Woven Cloth, AXD 200 level – Spring 2024
Course Description:
Students were taught to weave on the multi-harness floor loom, including loom setup, weave drafting, and an introduction to basic and complex woven cloth constructions. Additional studio exploration and projects were undertaken using off-loom weaving techniques such as rigid heddle weaving, stick weaving, basketry, macramé, and netting, as well as a collaborative weaving project focused on sustainability. The work of traditional and contemporary weavers, fiber artists, and designers was discussed.
Learning Outcomes:
1. Learn the basic steps of setting up a floor loom for weaving cloth.
2. Develop an understanding of the mechanics of various weaving/fiber equipment
3. Learn how to draft basic weave structures for woven cloth.
4. Understand the characteristics of various fibers and materials.
5. Explore color studies through weaving and fiber.
6. Gain knowledge of various fiber techniques through demos and exercises off loom.
7. Explore an expressive path through material, technique and concept.
8. Learn about the work of weavers, fiber artists and textile designers.
9. Build connections and gain inspiration through group discussions, collaboration & critiques.
3D Foundation Form and Space
Fall 2024- Spring 2026
This course introduces the fundamentals of three-dimensional art and design through hands-on projects and critical exploration. Students will experiment with a range of techniques, approaches, and concepts while working with traditional and nontraditional materials to build technical skills and problem-solving abilities. Emphasis is placed on curiosity, risk-taking, and experimentation as essential to creative practice, with the goal of expanding traditional
understandings of three-dimensional work into personal and collective modes of making and discovery in four different projects:
• Line
• Plane
• Volume
• Bod
Line Project
Introducing site specific installation art and theory of being lost making an experimental installation:
Make a site-specific sculptural intervention line piece. Combine a line with 1 material sourced from the surroundings through “harvesting from place.” Criteria:
• Use at least 100 feet or more of material.
• Use at least 4 different kinds of conceptual lines. Refer to our glossary below. Steal!

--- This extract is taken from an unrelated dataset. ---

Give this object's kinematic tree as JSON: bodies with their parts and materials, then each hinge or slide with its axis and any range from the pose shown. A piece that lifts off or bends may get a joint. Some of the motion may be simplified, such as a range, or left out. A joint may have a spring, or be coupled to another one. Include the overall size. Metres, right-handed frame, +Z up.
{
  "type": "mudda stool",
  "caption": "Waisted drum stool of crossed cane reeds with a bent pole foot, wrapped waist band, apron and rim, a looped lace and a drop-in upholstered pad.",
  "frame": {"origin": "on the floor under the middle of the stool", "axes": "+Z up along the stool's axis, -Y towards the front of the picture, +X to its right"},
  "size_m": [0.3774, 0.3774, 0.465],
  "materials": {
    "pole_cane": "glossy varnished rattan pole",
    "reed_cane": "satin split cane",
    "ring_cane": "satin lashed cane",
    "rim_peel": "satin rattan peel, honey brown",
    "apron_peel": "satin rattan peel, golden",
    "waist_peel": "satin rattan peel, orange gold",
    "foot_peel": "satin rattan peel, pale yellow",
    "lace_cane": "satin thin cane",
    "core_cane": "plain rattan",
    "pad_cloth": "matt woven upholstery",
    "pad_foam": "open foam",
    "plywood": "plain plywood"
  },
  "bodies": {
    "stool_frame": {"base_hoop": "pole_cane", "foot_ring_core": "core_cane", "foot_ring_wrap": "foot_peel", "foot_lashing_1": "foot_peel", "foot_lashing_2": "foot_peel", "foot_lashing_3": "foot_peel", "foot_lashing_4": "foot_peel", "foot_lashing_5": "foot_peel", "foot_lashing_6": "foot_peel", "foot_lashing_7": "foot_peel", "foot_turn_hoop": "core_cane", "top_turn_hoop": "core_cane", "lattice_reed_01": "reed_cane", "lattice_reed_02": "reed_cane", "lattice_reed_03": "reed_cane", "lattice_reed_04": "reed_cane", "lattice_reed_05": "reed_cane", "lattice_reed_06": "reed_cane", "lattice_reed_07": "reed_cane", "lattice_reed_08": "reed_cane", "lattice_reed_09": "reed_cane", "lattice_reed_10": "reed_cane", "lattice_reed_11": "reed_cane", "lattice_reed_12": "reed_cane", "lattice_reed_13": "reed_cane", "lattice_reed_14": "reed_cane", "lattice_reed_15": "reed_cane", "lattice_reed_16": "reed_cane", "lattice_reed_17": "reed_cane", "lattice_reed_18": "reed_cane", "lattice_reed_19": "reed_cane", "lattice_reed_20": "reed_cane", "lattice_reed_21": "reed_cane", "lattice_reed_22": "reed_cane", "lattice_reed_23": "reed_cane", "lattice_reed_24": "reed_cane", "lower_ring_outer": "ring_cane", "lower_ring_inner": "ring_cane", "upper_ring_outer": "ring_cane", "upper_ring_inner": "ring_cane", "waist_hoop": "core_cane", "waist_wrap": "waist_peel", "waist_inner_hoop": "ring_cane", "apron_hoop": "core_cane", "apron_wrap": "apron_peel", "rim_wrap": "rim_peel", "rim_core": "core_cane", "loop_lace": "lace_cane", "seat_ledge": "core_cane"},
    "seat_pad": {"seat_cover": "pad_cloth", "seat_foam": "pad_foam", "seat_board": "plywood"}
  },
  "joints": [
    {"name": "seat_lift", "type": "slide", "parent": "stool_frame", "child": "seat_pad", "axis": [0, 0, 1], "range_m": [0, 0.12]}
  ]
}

• Use at least 2 methods of binding from our demos.
• Use 1 salvaged/scavenged material from your site to integrate into the work.
• Use at least 1 material in a way that is different from its intended purpose
Plane Project
Recreate a common object using a planear material: cardboard. Enlarge the object to at least 36 inches in one direction. Paint your final cardboard enlargement with a monochrome surface treatment.
learning outcomes:
• Understanding of Plane: a flat surface on which a straight line joining any two points on it would wholly lie.

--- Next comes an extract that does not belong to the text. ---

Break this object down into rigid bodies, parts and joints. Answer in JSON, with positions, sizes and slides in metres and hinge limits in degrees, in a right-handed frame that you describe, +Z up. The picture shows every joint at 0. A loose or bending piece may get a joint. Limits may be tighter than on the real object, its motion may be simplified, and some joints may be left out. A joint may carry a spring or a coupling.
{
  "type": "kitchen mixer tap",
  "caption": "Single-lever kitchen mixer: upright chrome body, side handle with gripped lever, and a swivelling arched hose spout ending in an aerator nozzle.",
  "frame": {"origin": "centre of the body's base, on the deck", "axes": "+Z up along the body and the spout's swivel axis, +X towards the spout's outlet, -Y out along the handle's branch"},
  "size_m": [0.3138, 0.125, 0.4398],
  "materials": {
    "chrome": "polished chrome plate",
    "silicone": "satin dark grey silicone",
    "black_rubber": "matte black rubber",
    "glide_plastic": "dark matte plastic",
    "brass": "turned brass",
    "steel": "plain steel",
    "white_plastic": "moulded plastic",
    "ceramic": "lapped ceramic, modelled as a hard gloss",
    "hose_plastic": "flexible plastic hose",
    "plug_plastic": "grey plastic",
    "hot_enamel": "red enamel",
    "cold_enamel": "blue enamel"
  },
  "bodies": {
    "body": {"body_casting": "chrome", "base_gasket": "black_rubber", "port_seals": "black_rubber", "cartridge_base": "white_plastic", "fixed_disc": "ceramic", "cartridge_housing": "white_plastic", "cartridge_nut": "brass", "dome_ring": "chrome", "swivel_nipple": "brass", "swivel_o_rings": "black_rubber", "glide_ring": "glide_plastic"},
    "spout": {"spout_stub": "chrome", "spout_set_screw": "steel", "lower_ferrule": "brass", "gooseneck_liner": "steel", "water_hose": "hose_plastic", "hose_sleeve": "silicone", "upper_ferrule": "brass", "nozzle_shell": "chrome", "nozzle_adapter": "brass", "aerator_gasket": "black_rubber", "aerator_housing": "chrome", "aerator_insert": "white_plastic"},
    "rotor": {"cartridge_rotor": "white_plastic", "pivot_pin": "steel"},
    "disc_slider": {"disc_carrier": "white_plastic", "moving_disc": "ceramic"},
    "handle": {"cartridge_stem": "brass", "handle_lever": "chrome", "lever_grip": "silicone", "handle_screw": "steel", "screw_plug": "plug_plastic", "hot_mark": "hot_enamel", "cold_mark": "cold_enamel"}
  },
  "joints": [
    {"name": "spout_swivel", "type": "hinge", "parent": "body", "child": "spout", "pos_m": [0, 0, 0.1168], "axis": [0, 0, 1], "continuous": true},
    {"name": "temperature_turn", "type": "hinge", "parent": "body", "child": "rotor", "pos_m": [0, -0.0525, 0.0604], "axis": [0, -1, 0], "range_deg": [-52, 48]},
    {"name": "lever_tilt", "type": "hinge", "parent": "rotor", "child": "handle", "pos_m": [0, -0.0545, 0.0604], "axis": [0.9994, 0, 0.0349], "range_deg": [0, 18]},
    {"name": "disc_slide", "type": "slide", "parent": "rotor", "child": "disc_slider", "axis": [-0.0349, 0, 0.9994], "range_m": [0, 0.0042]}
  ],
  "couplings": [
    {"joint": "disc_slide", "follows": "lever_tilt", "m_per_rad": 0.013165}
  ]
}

• Mimesis consept: “imitation” (though in the sense of “re-presentation” rather than of “copying”)
• how to make working drawings.
• Use the working drawings to start construction in cardboard.
• How to construct in cardboard, and enlarge working drawings.
Volume Project
MAKE A:
Abstract sculpture or Wearable sculpture or A usable design object, using one of this elements by rolling dice :(1) Incremental building, (2) Sequence, (3) Collage, (4) Distortion, (5) Randomization or (6) Accumulation, That Conveys on of these elements: (1) Texture, (2) Light/Shadow, (3) Movement, (4) Juxtaposition, (5) Calm/Chaos or (6) Experimentation.
for this project you may only use two (2) visible materials for the structure (skin)– your choice and any substructure (bones) can be anything.
Learning outcomes:
• Building their own research archive
• Skin/Bones (aka Structure/Substructure)
• Collaborating with Process
• Methods of building form and surface:
Form Demos: foam carving, cardboard fabrication, wire
Surface Demos: wood pulp clay, paper clay, papier-mache, plaster wrap, sewin
Body project
Cast a body part using Alginate and Plaster to: Make an “archeological fragment,” as if a hybrid statue that is part-self/part-other (of your creation) was made years ago, buried in earth, and then only a fragment of its body was unearthed; made of plaster (including cast, carved, and lay-up elements), the fragment should combine a cast element of your own body blended with an “other” form of your own making.
Learning otcomes:
• How cast plaster into alginate
• How to imbed attachments within a cast
• How to combine plaster elements with plaster
• How to mix plaster correctly (island method)
• How to carve plaster
• How to do plaster “lay-up”
• How to properly clean using the “two bucket method”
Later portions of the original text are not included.